Toward Real-Time Voice AI
MetalRT’s current release focuses on individual components such as language models, speech recognition and speech synthesis. The company’s broader goal, however, is to combine these capabilities into a fully integrated voice AI pipeline. RunAnywhere is developing a system that can listen, interpret and respond using natural speech entirely on-device, with MetalRT serving as the core inference engine.
The upcoming system will deliver the fastest voice AI pipeline available on Apple Silicon. Applications could include offline voice assistants, secure medical transcription tools, accessibility software that responds instantly to spoken commands and privacy-focused voice interfaces in regulated industries.
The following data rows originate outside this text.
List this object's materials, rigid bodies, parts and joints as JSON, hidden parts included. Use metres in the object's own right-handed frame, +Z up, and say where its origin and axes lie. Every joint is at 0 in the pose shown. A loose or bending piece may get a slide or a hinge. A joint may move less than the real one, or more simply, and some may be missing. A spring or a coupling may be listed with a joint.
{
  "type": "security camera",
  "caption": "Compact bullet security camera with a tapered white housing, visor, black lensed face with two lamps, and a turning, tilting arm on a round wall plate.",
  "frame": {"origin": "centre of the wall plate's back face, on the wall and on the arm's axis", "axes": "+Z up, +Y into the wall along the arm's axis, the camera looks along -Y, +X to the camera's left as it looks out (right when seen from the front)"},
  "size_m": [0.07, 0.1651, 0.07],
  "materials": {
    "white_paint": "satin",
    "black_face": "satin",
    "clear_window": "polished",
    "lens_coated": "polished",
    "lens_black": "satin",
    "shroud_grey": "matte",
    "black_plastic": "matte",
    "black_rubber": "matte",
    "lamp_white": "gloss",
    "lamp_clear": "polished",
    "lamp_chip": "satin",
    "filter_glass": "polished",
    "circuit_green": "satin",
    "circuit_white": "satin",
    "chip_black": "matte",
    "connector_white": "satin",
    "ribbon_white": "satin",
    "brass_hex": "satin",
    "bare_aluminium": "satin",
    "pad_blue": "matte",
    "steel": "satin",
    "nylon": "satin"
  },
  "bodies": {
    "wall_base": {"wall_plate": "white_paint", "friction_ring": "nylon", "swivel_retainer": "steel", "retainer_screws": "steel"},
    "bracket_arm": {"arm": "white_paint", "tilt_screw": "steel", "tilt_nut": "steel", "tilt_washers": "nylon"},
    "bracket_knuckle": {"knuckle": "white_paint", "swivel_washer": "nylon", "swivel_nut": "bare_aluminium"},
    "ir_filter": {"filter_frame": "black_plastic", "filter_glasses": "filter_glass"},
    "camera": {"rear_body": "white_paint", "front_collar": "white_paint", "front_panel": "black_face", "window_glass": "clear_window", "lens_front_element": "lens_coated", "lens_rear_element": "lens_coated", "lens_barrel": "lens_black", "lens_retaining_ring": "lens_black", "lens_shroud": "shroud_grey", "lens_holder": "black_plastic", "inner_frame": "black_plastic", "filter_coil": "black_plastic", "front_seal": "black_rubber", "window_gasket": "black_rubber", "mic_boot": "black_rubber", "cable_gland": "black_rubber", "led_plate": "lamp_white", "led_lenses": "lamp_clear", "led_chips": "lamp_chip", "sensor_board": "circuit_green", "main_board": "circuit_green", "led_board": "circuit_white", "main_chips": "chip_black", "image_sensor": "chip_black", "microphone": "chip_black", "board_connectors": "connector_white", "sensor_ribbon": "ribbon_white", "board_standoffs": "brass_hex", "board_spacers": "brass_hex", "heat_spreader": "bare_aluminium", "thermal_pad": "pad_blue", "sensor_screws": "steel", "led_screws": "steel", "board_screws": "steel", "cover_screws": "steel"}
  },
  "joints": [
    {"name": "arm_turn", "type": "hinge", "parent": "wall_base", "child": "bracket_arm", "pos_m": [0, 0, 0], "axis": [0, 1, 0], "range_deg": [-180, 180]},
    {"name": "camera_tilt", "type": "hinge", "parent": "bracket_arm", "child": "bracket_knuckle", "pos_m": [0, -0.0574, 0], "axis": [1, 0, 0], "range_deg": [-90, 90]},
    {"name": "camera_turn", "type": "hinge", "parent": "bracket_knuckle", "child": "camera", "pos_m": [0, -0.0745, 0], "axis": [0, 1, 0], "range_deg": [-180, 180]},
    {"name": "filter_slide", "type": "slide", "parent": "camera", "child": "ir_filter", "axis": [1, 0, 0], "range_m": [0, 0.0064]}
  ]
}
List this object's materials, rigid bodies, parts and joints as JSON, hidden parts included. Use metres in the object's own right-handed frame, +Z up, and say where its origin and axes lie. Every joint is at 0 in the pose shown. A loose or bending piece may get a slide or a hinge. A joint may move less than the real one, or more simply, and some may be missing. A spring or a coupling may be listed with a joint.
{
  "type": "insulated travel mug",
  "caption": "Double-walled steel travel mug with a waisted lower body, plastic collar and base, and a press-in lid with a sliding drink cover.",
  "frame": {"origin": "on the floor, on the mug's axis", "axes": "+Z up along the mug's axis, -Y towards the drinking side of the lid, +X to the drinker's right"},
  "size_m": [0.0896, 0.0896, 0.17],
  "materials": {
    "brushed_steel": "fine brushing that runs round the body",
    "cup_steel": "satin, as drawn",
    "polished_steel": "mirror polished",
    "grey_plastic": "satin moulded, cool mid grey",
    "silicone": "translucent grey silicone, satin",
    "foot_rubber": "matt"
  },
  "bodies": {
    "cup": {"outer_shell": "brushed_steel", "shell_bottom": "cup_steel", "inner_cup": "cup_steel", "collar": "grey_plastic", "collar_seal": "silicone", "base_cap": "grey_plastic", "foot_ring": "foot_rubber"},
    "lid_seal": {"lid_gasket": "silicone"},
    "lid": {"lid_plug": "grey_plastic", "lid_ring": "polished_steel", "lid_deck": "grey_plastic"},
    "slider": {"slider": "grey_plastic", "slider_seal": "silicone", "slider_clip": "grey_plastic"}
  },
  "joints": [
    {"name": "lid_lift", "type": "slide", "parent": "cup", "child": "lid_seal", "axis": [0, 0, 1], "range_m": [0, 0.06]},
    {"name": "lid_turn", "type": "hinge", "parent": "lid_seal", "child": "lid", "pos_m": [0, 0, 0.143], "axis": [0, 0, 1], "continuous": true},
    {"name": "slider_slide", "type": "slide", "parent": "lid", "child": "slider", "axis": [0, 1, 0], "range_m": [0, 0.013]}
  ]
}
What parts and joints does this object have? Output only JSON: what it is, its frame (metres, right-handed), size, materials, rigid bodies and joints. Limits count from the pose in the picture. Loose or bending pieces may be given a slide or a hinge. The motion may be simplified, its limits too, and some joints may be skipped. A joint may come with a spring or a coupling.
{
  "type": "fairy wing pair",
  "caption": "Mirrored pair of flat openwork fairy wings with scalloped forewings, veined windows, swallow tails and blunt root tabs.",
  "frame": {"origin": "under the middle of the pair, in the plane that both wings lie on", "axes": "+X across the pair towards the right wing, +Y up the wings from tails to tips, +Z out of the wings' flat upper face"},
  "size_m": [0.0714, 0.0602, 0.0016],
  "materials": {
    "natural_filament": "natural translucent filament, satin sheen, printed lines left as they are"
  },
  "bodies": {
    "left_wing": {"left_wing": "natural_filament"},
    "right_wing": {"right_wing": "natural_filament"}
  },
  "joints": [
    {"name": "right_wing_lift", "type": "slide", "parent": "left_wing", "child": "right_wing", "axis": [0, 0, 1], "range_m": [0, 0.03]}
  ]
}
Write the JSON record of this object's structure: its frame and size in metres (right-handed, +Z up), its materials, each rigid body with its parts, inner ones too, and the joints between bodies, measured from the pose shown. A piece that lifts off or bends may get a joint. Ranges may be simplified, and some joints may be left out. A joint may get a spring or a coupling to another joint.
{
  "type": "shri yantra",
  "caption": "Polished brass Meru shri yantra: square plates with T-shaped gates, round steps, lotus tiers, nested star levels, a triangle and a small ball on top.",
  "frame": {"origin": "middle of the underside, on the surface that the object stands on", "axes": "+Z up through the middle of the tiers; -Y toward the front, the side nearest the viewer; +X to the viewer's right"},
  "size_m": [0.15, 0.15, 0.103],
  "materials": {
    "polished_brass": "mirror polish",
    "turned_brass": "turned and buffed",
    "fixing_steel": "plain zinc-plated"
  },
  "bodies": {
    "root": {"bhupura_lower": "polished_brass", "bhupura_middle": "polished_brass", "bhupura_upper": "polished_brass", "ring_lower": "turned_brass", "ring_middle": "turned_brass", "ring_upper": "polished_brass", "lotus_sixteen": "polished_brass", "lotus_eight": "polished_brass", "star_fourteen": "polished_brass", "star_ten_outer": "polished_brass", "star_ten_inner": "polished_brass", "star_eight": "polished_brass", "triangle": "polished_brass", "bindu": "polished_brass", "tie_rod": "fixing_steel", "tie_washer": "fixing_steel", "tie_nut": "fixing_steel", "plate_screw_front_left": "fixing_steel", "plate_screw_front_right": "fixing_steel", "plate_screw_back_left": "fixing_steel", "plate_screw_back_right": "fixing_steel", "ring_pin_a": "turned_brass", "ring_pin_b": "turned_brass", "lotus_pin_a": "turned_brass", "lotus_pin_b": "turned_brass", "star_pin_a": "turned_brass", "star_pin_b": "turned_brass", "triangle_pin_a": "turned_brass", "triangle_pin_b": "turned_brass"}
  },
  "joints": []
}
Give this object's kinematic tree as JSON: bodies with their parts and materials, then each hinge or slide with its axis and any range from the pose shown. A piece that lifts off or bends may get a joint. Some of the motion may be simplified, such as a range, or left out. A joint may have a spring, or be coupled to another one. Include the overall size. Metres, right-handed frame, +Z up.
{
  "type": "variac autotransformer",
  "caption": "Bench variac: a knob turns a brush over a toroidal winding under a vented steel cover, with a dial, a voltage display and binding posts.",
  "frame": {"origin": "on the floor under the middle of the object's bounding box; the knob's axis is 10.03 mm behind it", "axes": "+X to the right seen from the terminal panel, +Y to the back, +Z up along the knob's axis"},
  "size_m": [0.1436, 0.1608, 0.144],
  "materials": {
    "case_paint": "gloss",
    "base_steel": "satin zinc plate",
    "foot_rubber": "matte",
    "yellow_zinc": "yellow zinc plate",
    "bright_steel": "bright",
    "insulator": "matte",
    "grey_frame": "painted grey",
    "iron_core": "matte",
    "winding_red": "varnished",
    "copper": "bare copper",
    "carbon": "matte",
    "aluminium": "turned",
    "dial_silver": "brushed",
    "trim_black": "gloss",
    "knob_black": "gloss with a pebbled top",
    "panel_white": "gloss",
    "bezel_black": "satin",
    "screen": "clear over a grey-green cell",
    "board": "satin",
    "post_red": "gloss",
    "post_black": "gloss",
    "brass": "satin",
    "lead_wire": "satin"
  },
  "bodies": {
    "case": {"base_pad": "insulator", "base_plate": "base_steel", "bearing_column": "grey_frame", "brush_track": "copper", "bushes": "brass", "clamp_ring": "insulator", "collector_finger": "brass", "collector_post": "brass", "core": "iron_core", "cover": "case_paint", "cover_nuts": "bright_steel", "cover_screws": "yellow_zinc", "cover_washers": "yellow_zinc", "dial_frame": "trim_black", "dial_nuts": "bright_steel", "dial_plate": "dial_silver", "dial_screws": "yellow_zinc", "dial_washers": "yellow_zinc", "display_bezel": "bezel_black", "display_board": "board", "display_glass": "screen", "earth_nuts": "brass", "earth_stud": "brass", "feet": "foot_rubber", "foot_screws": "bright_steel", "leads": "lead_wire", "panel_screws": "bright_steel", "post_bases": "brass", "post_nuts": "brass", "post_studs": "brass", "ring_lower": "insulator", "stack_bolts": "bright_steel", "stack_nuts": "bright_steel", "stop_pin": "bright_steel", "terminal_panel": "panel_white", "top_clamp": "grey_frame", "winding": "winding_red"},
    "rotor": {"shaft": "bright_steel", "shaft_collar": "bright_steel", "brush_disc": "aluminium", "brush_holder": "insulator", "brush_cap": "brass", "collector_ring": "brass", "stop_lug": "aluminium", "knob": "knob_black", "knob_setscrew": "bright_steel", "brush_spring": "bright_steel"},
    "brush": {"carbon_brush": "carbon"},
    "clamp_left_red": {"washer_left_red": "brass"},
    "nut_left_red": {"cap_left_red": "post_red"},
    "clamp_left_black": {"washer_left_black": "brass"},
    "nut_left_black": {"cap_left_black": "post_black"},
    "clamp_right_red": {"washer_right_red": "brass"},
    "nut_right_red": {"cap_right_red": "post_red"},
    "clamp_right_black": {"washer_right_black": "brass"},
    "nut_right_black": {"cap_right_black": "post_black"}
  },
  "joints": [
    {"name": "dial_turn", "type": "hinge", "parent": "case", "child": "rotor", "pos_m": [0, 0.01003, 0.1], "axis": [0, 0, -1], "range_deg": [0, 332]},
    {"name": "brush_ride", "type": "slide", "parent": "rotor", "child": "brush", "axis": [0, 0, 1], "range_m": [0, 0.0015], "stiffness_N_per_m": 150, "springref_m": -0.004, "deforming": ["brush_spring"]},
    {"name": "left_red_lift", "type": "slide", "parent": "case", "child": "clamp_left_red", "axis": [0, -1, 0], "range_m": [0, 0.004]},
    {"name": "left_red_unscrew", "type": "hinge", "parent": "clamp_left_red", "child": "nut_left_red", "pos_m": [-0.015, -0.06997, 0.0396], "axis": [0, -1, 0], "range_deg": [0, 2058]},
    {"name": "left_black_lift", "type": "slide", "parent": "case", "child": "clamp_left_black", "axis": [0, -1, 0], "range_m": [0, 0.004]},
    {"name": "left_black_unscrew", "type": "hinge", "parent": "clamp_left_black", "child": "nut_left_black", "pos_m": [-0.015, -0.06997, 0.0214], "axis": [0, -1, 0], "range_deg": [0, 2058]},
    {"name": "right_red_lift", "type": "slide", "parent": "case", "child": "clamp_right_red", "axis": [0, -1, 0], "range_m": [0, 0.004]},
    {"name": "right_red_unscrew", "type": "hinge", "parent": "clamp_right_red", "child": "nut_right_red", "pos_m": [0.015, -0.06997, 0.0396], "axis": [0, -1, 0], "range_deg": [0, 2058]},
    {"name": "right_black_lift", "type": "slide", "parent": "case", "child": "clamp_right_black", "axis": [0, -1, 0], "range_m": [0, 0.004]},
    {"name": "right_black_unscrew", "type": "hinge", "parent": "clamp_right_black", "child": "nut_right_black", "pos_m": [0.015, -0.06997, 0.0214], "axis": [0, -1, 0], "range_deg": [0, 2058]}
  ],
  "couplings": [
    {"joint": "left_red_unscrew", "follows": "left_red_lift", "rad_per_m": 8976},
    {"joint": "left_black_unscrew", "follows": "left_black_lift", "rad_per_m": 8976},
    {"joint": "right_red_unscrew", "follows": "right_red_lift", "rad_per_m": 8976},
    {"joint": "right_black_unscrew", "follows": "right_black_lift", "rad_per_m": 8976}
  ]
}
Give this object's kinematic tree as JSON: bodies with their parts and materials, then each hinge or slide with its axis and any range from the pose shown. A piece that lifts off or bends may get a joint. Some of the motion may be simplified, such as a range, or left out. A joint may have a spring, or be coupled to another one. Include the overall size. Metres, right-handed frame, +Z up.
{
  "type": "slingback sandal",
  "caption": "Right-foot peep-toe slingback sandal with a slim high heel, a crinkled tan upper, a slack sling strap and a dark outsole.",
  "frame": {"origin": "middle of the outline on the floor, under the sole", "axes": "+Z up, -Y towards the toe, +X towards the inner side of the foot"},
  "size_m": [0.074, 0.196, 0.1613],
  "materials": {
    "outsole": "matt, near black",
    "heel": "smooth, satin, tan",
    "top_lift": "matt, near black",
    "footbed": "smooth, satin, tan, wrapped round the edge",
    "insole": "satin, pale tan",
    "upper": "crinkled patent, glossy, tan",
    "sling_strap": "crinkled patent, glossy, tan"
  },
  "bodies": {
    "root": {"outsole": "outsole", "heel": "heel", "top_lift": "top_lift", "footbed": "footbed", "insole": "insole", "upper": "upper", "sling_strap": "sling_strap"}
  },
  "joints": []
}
Because the models run locally, these systems could function even without an internet connection.
The Future of AI May Be Local
MetalRT’s benchmarks suggest that the gap between cloud-based AI and on-device AI is shrinking quickly. With speech recognition hundreds of times faster than real-time, near-instant speech synthesis, and high-speed language model decoding, modern laptops are increasingly capable of running advanced AI assistants locally.
For developers, this shift could simplify infrastructure while reducing cloud costs. For users, it could lead to faster, more private and more reliable AI experiences. If engines like MetalRT continue improving at this pace, the next generation of AI systems may no longer rely on distant data centers. Instead, they may run directly on the devices people use every day.